GIVEN MATERIAL:
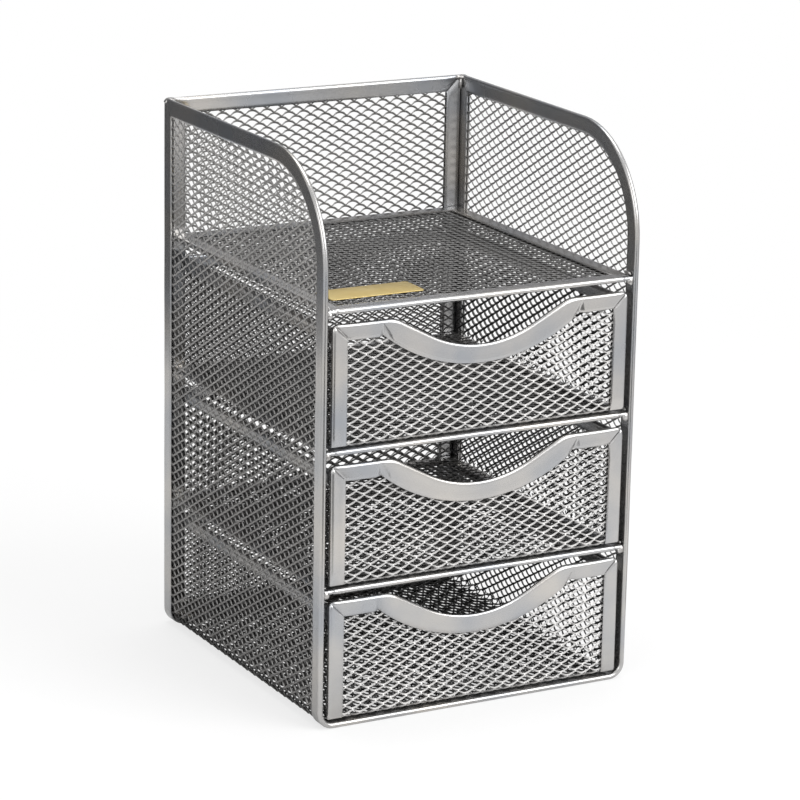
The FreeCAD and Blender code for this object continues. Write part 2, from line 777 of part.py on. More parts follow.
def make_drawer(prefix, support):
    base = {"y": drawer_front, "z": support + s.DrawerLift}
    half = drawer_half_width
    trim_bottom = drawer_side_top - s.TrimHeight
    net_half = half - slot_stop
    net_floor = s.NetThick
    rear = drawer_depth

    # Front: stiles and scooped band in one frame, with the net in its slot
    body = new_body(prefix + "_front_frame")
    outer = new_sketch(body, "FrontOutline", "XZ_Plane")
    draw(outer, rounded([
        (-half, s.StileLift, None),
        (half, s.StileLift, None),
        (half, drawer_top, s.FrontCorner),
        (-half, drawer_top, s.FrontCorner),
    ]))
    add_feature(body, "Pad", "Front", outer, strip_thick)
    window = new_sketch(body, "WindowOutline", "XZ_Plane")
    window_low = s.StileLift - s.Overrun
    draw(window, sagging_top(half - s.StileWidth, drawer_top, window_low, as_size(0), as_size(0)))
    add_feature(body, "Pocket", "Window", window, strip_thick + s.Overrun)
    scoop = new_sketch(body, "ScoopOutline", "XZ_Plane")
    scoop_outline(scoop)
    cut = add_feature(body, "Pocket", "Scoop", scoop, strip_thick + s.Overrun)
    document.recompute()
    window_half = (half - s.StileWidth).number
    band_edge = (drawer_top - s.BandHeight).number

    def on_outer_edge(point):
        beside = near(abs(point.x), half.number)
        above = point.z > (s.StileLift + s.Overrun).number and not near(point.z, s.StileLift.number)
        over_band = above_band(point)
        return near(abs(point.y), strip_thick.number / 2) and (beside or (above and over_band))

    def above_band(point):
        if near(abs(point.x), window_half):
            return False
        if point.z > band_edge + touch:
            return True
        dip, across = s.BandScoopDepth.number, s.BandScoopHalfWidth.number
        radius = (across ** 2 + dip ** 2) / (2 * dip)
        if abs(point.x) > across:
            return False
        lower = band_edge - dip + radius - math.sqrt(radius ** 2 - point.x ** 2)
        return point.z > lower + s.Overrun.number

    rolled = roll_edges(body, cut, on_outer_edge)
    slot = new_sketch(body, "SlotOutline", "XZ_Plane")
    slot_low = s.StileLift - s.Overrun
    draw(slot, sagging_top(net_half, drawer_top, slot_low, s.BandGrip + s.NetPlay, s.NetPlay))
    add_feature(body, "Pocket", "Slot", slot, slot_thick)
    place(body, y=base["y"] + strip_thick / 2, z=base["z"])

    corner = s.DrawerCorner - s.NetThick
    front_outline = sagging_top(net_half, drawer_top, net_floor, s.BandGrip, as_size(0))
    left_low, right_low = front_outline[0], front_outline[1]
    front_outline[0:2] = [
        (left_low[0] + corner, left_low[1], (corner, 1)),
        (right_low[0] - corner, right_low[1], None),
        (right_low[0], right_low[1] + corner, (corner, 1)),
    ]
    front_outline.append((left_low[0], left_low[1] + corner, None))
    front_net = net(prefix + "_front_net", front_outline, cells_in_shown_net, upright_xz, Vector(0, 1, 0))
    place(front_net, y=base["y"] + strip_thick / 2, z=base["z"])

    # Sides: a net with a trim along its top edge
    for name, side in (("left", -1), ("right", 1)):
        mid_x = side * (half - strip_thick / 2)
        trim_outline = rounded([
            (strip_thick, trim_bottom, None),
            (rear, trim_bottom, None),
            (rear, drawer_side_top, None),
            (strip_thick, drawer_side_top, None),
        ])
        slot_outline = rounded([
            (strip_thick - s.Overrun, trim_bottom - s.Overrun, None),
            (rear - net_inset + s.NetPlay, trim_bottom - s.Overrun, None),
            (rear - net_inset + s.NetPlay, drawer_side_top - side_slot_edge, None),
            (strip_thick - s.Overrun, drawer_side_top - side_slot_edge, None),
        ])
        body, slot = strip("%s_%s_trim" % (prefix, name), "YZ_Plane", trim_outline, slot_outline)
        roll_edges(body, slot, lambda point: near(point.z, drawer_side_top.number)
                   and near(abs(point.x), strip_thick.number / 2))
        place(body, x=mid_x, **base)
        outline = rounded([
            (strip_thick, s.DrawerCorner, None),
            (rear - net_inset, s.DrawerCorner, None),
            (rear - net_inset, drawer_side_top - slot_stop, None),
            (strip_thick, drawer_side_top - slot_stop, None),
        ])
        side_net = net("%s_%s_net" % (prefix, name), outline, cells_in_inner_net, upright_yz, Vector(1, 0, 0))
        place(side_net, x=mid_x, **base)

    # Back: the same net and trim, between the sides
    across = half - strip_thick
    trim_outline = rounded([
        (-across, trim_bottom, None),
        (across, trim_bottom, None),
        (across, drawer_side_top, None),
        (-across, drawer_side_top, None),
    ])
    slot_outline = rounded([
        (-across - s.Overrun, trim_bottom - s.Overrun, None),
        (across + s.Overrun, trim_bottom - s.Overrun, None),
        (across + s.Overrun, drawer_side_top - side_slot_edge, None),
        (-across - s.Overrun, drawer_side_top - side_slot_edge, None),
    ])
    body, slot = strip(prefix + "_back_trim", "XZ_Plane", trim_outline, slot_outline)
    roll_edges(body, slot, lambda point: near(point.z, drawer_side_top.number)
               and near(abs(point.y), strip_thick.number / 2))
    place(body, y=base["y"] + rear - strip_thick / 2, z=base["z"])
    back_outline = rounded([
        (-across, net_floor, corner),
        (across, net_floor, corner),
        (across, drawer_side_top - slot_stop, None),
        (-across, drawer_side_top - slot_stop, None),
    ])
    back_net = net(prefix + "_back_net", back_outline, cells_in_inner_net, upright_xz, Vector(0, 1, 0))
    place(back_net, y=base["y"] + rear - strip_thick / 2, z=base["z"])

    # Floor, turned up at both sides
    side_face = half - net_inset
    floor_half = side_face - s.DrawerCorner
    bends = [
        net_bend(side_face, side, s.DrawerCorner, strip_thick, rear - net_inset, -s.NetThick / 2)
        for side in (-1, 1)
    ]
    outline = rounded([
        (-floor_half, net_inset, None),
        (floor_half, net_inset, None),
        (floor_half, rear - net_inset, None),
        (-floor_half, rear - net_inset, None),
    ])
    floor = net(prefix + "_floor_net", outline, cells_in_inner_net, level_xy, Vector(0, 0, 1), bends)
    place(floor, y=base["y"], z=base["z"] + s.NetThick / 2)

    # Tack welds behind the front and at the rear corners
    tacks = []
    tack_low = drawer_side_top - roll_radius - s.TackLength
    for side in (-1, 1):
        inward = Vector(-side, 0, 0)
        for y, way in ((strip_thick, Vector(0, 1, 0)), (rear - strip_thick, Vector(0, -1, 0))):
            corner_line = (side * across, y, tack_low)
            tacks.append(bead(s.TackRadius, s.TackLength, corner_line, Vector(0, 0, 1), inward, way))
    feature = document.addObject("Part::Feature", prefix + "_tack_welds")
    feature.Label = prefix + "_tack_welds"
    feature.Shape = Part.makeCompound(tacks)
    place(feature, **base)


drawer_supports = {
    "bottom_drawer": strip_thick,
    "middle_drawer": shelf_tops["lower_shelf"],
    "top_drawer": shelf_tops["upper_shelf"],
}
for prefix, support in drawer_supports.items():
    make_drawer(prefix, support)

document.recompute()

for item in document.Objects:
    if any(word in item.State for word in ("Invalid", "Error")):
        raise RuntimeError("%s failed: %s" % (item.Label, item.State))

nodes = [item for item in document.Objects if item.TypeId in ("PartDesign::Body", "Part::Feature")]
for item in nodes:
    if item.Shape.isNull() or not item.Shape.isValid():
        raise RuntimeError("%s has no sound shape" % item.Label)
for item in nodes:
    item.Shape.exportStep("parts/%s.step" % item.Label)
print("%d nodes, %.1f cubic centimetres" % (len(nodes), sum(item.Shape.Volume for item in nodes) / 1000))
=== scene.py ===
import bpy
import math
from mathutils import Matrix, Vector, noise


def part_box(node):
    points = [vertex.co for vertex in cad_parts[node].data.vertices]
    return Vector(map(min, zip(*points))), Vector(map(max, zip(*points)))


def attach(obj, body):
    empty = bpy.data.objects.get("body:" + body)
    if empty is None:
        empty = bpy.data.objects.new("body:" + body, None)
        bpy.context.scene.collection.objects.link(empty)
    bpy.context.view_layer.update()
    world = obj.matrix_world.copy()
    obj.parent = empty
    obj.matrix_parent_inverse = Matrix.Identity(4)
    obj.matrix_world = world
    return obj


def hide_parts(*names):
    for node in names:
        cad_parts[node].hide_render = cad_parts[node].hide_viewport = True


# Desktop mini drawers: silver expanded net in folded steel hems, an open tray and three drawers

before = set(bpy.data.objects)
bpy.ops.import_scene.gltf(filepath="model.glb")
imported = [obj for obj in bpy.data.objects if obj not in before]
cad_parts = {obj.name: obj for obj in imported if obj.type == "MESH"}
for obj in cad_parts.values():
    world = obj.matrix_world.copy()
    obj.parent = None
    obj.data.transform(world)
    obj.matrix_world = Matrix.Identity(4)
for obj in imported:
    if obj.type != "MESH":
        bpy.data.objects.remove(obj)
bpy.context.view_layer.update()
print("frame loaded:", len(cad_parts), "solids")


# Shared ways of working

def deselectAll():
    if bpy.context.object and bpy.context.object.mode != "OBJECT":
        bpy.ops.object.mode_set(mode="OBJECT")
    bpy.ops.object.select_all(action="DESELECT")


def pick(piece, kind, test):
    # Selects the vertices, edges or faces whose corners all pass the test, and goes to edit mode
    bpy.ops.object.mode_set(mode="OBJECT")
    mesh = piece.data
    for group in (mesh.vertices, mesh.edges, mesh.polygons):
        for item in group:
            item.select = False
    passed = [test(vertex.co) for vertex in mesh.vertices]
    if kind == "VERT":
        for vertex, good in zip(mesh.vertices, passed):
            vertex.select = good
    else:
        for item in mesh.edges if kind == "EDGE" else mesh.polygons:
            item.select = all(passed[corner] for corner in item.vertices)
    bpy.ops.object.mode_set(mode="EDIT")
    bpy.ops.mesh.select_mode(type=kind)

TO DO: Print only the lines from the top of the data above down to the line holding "rear = drawer_depth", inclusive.

SOLUTION TO THE PROBLEM:
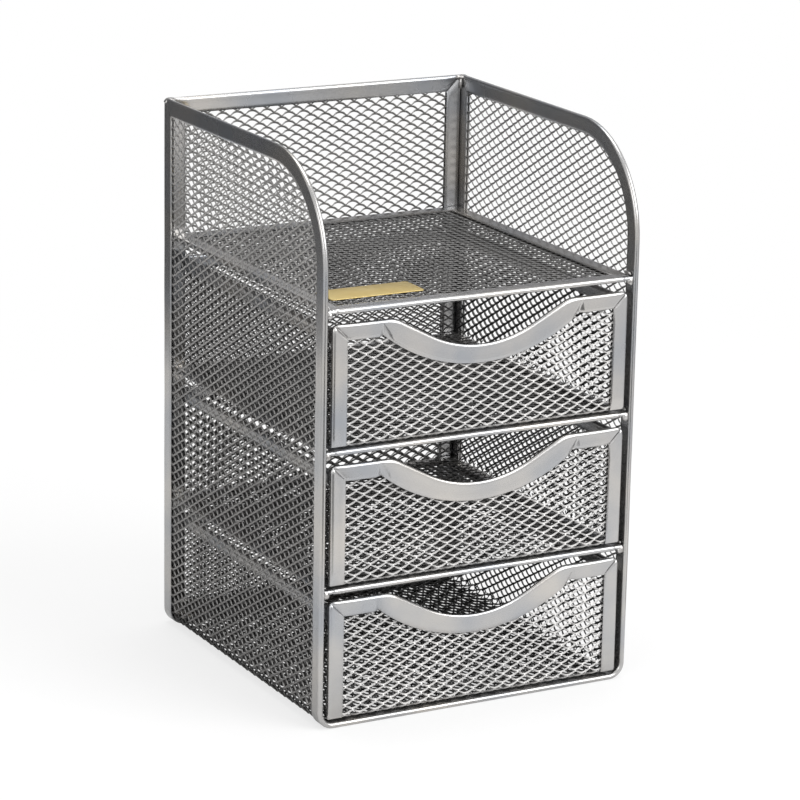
The FreeCAD and Blender code for this object continues. Write part 2, from line 777 of part.py on. More parts follow.
def make_drawer(prefix, support):
    base = {"y": drawer_front, "z": support + s.DrawerLift}
    half = drawer_half_width
    trim_bottom = drawer_side_top - s.TrimHeight
    net_half = half - slot_stop
    net_floor = s.NetThick
    rear = drawer_depth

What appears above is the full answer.